WHAT IS ASKED. Could you write out the opening lines of the data, word for word, stopping after the line that contains "looks along -Y."?

COLLECTED DATA.
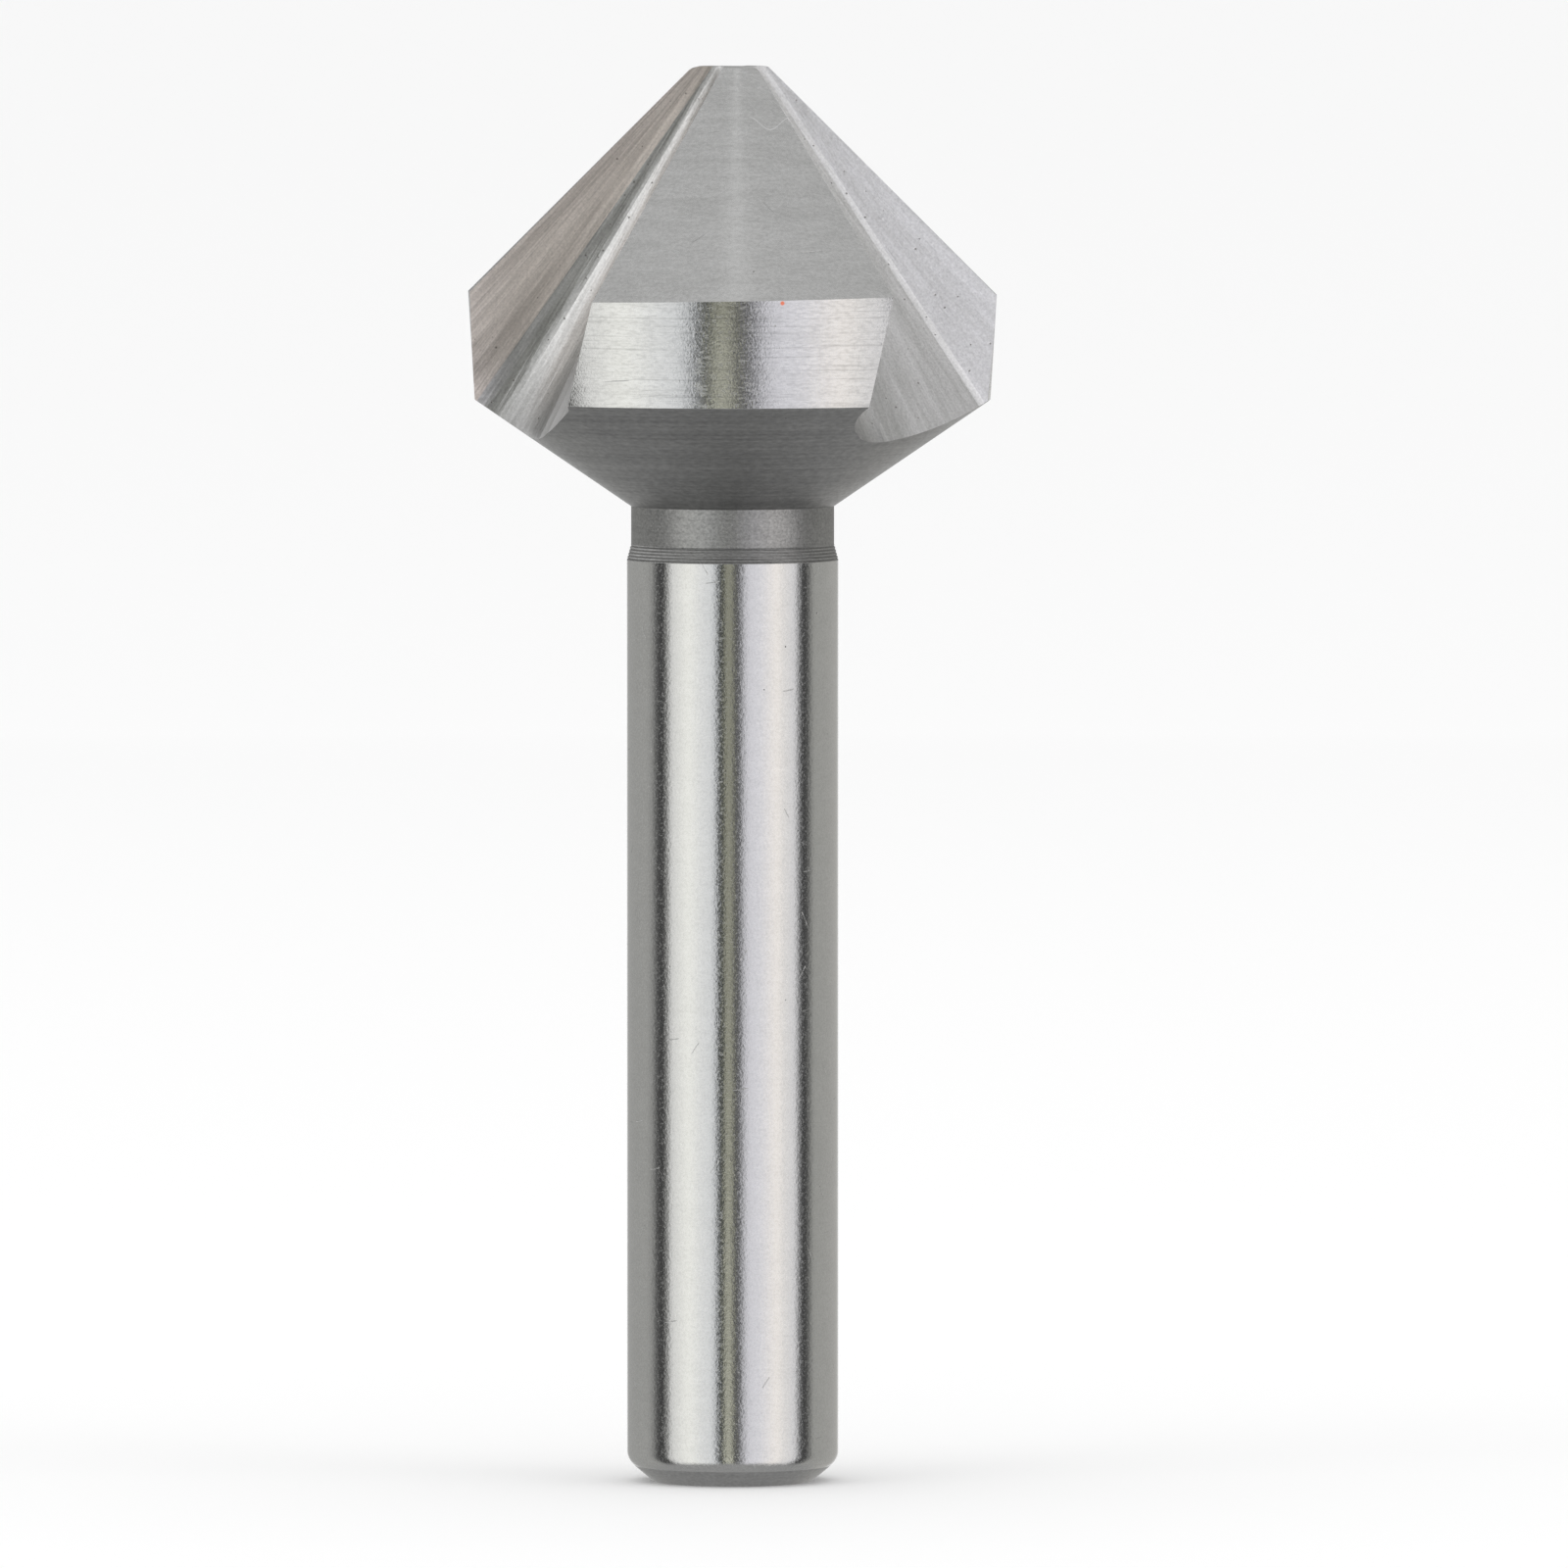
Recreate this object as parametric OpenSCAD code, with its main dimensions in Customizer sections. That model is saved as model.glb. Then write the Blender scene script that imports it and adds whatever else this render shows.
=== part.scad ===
// Three-flute countersink bit with a plain cylindrical shank, in millimetres.
// It stands on the end of its shank with its point up: Z is the tool's axis,
// the shank's end face is at Z = 0 and the front of the tool looks along -Y.

/* [Overall] */
// Length from the end of the shank to the point
overall_l = 67; // [58:0.5:90]

/* [Head] */
// Largest diameter of the cutting cone
head_d = 25; // [21:0.5:31]
// Angle between the two sides of the cutting cone, in degrees
point_angle = 90; // [82:1:100]
// Diameter of the cone at its blunt point, before its edge is eased
tip_d = 3.8; // [2.4:0.1:5]
// Width of each of the two facets that ease the edge of the point
tip_ease = 0.3; // [0.15:0.05:0.45]
// Height of the ground band behind the cone
band_h = 5.15; // [3.5:0.05:7]
// Inward slope of the band, in degrees
band_slope = 3.4; // [1:0.1:6]
// Slope of the turned back of the head, in degrees from level
back_slope = 34.3; // [25:0.1:45]

/* [Shank] */
// Diameter of the ground shank
shank_d = 10; // [8:0.5:13]
// Diameter of the turned neck under the head
neck_d = 9.6; // [7.6:0.1:10.4]
// Length of the turned neck
neck_l = 1.8; // [1:0.1:4]
// Slope of the shoulder between the neck and the shank, in degrees from level
shoulder_slope = 75; // [45:1:80]
// Width of the chamfer at the end of the shank
end_chamfer = 0.9; // [0.4:0.1:1.6]
// Slope of that chamfer, in degrees from level
end_slope = 40; // [30:1:60]
// Radius that rounds the chamfer into the shank
end_round = 0.9; // [0.4:0.1:1.6]

/* [Flutes] */
// Number of flutes, and of cutting edges
flutes = 3; // [2:1:4]
// Direction of the first cutting edge, in degrees from the front
edge_turn = 36.3; // [0:0.1:120]
// Lean of the cutting face from the radius, in degrees
rake_angle = 13; // [5:0.5:18]
// Distance from the axis to the flute's floor, at the head's largest diameter
core_r = 5.9; // [5:0.1:7]
// How far each floor passes beyond the axis at the cone's apex
past_centre = 0.42; // [0.1:0.02:0.7]
// Radius between the cutting face and the floor, at the head's largest diameter
gullet_r = 2.1; // [1.2:0.1:2.6]
// Direction of the heel facet, in degrees back from the cutting edge
heel_turn = 23.7; // [18:0.1:32]
// Lean of the heel facet from upright, in degrees
heel_lean = 16.3; // [12:0.1:20]
// Distance from the axis to the heel facet, at the head's largest diameter
heel_r = 2.9; // [2.5:0.1:3.6]

/* [Lands] */
// Drop of each land from its cutting edge to its heel
land_relief = 0.23; // [0.1:0.01:0.4]

/* [Hidden] */
$fn = 180;

// Room by which cutting shapes pass the surfaces that they cut
spare = 0.5;
// Straight pieces along the curve between the cutting face and the floor
gullet_steps = 20;
// Straight pieces along the rounding at the end of the shank
round_steps = 4;

head_r = head_d / 2;
tip_r = tip_d / 2;
shank_r = shank_d / 2;
neck_r = neck_d / 2;

// The cone's apex lies above the blunt point
cone_run = 1 / tan(point_angle / 2);
rim_z = overall_l - (head_r - tip_r) * cone_run;
apex_z = rim_z + head_r * cone_run;

// Heights of the edges below the cone, from the band down to the shank
band_z = rim_z - band_h;
band_r = head_r - band_h * tan(band_slope);
neck_top = band_z - (band_r - neck_r) * tan(back_slope);
neck_bottom = neck_top - neck_l;
shank_top = neck_bottom - (shank_r - neck_r) * tan(shoulder_slope);

// A land runs from its cutting edge back to the heel facet of the flute behind it
flute_angle = acos(heel_r / cos(heel_lean) / head_r) - heel_turn;
land_angle = 360 / flutes - flute_angle;

// Each land's cone is set off its axis to fall away behind the cutting edge
land_middle = -land_angle / 2;
land_shift = land_relief / (2 * sin(land_angle / 2));
land_drop = land_relief / 2;

// A point in plan, at a distance from the axis and an angle from the front
function around(r, turn) = [r * sin(turn), -r * cos(turn)];

// Slopes of the two facets that ease the point, at a third and two thirds of the cone's
function ease_slope(step) = step * (90 - point_angle / 2) / 3;
function ease_point(step) = step == 0
    ? [tip_r - tip_ease, overall_l]
    : ease_point(step - 1) + tip_ease * [1, -tan(ease_slope(step))];

// Points along the rounding at the end of the shank, from its chamfer upwards
function end_point(step) = let (lean = (90 - end_slope) * (1 - step / round_steps)) [
    shank_r - end_round * (1 - cos(lean)),
    end_chamfer * tan(end_slope) + end_round * (cos(end_slope) - sin(lean))
];

// Outline of the turned blank, with stock left on the cone for the lands
module blank_outline() {
    polygon(concat([
        [0, 0],
        [end_point(0)[0] - end_chamfer, 0]
    ], [for (step = [0 : round_steps]) end_point(step)], [
        [shank_r, shank_top],
        [neck_r, neck_bottom],
        [neck_r, neck_top],
        [band_r, band_z],
        [head_r + spare * tan(band_slope), rim_z + spare],
        ease_point(2) + [spare, 0],
        ease_point(2),
        ease_point(1),
        ease_point(0),
        [0, overall_l]
    ]));
}

module blank() {
    rotate_extrude() blank_outline();
}

// Stock to grind off one land, which leaves its off-centre cone
module land_stock() {
    half_sector = 180 / flutes + 0.5;
    shift = around(land_shift, land_middle + 90);
    reach = 3 * head_r;
    bottom_z = rim_z - 2 * spare;
    difference() {
        translate([0, 0, bottom_z])
            linear_extrude(overall_l - bottom_z + spare)
                polygon([
                    [0, 0],
                    around(reach, land_middle - half_sector),
                    around(reach, land_middle),
                    around(reach, land_middle + half_sector)
                ]);
        translate([shift[0], shift[1], bottom_z])
            cylinder(
                h = apex_z - land_drop - bottom_z,
                r1 = (apex_z - land_drop - bottom_z) / cone_run,
                r2 = 0
            );
    }
}

// Section of a flute at the head's largest diameter, with its cutting edge in
// front: the cutting face, the round gullet and the floor, which runs level
function corner_y() = -core_r - past_centre;
function corner_x() = -(head_r + corner_y()) * tan(rake_angle);
function gullet_centre() = [
    corner_x() + gullet_r / tan(45 - rake_angle / 2),
    corner_y() - gullet_r
];

module flute_section() {
    reach = 4 * head_r;
    polygon(concat(
        [[corner_x() + reach * tan(rake_angle), corner_y() - reach]],
        [for (step = [0 : gullet_steps])
            gullet_centre() + gullet_r * [
                -cos(rake_angle + step * (90 - rake_angle) / gullet_steps),
                sin(rake_angle + step * (90 - rake_angle) / gullet_steps)
                ]],
        [[reach, corner_y()], [reach, corner_y() - reach]]
    ));
}

// The flute narrows evenly towards the cone's apex, and passes the axis there
module flute_wedge() {
    bottom_z = neck_top;
    top_z = overall_l + spare;
    grow = (apex_z - bottom_z) / (apex_z - rim_z);
    translate([-past_centre * tan(rake_angle), past_centre, bottom_z])
        linear_extrude(top_z - bottom_z, scale = (apex_z - top_z) / (apex_z - bottom_z))
            scale([grow, grow])
                flute_section();
}

// Space in front of the plane that the heel facet lies in
module heel_space() {
    reach = 2 * overall_l;
    translate([0, 0, rim_z])
        rotate([0, 0, -heel_turn])
            rotate([-heel_lean, 0, 0])
                translate([-reach / 2, -reach - heel_r, -reach / 2])
                    cube(reach);
}

module flute() {
    intersection() {
        flute_wedge();
        heel_space();
    }
}

module countersink_bit() {
    color("silver")
    difference() {
        blank();
        for (copy = [0 : flutes - 1])
            rotate([0, 0, edge_turn + copy * 360 / flutes]) {
                land_stock();
                flute();
            }
    }
}

countersink_bit();
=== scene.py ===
import math

import bmesh
import bpy
from mathutils import Matrix, Vector


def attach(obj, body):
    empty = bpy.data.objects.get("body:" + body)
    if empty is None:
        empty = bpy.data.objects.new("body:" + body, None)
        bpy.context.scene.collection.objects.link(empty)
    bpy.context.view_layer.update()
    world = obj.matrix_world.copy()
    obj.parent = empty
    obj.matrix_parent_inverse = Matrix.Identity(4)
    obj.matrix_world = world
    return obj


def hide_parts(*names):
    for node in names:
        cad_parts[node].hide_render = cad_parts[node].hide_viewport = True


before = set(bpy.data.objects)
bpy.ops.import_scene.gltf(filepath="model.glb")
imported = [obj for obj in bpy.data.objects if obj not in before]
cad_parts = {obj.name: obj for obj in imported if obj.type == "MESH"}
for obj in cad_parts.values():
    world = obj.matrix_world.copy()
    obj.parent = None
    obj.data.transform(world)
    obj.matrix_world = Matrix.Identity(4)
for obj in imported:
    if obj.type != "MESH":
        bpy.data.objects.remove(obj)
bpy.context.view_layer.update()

print("stage 1: frame loaded")


# Plain helpers

def calmDown():
    if bpy.context.object and bpy.context.object.mode != "OBJECT":
        bpy.ops.object.mode_set(mode="OBJECT")
    bpy.ops.object.select_all(action="DESELECT")


def pick(thing):
    calmDown()
    thing.select_set(True)
    bpy.context.view_layer.objects.active = thing


def around(radius, turn):
    # a point in plan, its turn counted in degrees from the front towards the right
    angle = math.radians(turn)
    return Vector((radius * math.sin(angle), -radius * math.cos(angle), 0))


def slope(angle):
    return math.tan(math.radians(angle))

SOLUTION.
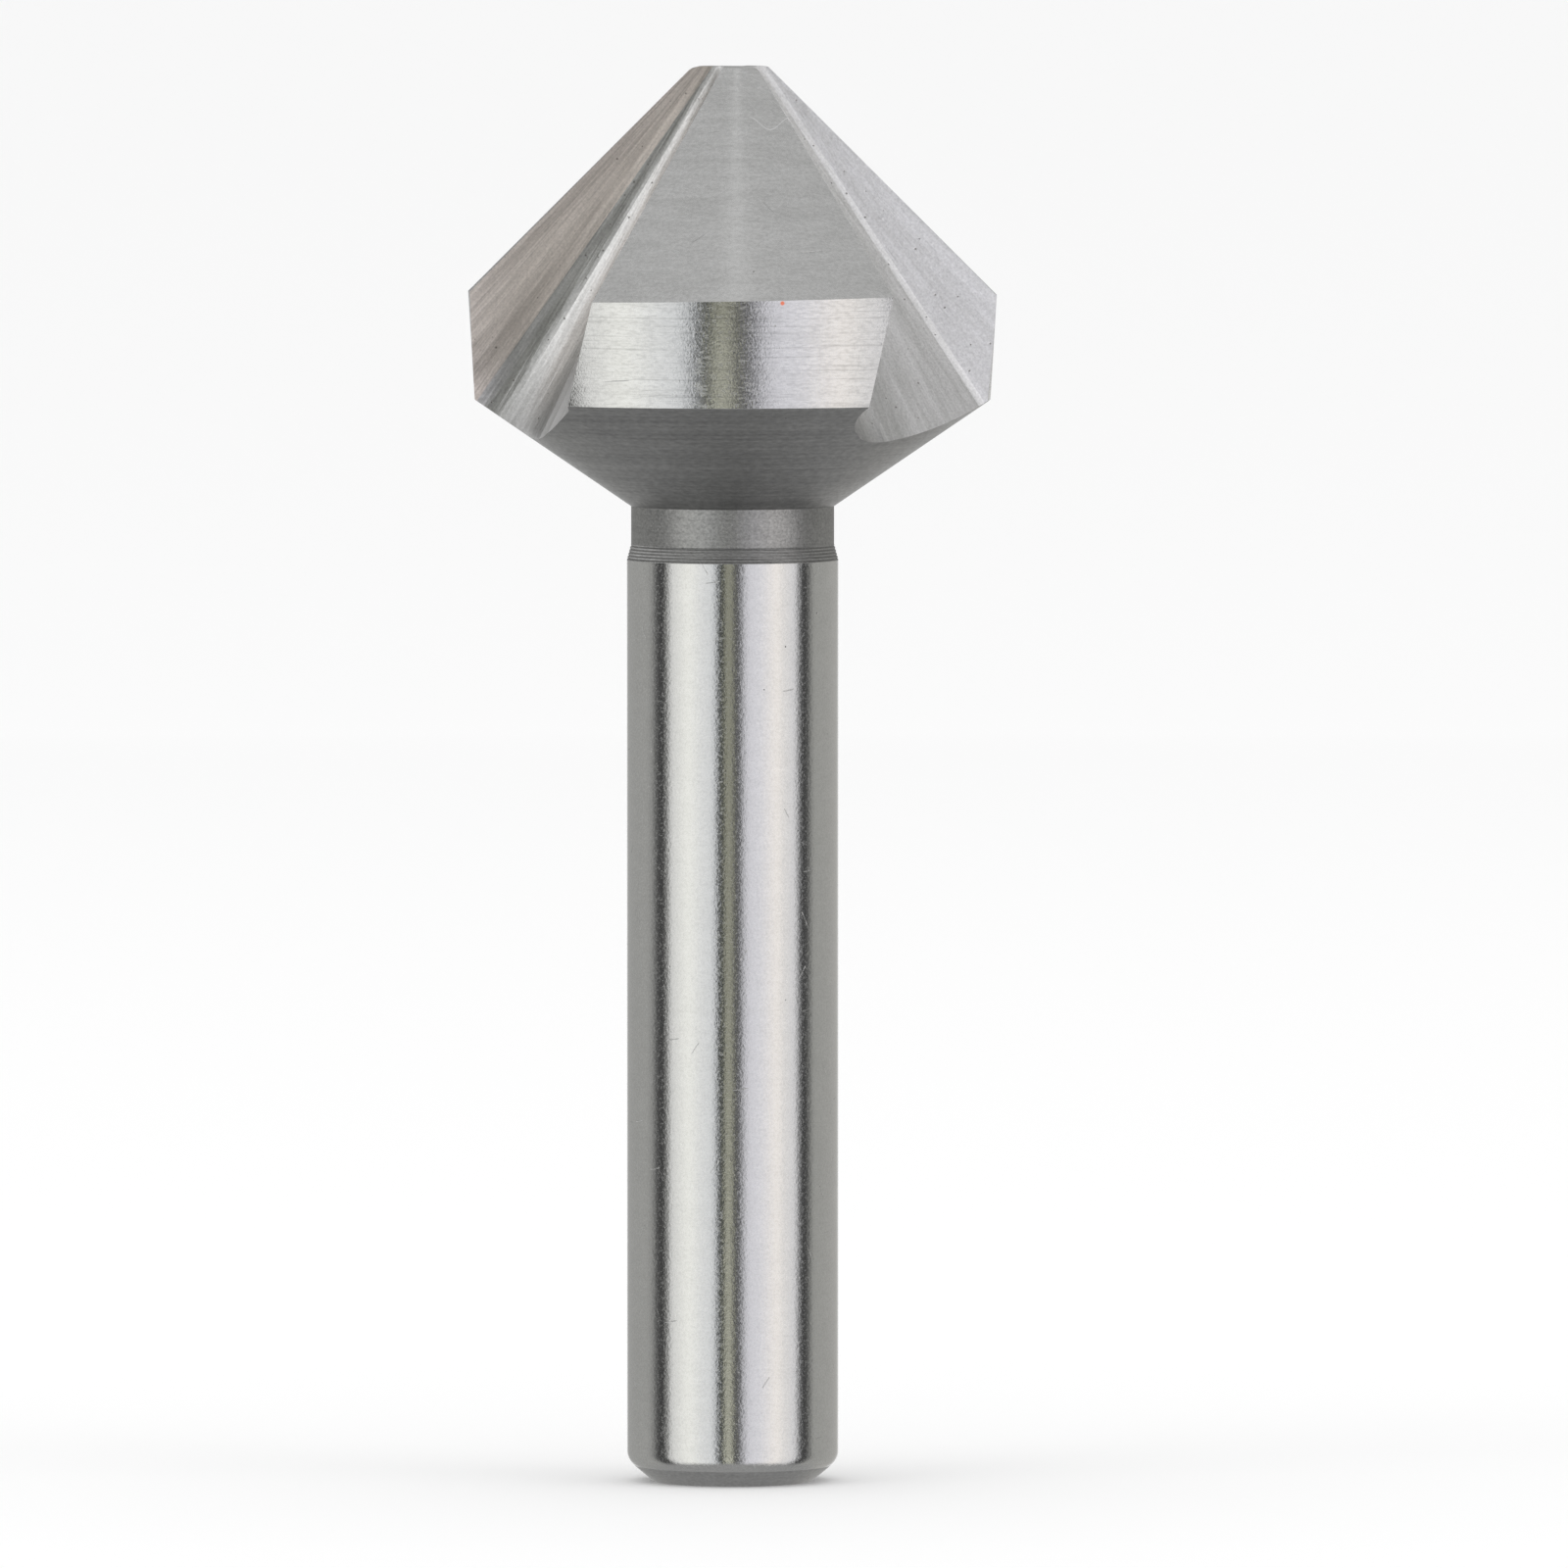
Recreate this object as parametric OpenSCAD code, with its main dimensions in Customizer sections. That model is saved as model.glb. Then write the Blender scene script that imports it and adds whatever else this render shows.
=== part.scad ===
// Three-flute countersink bit with a plain cylindrical shank, in millimetres.
// It stands on the end of its shank with its point up: Z is the tool's axis,
// the shank's end face is at Z = 0 and the front of the tool looks along -Y.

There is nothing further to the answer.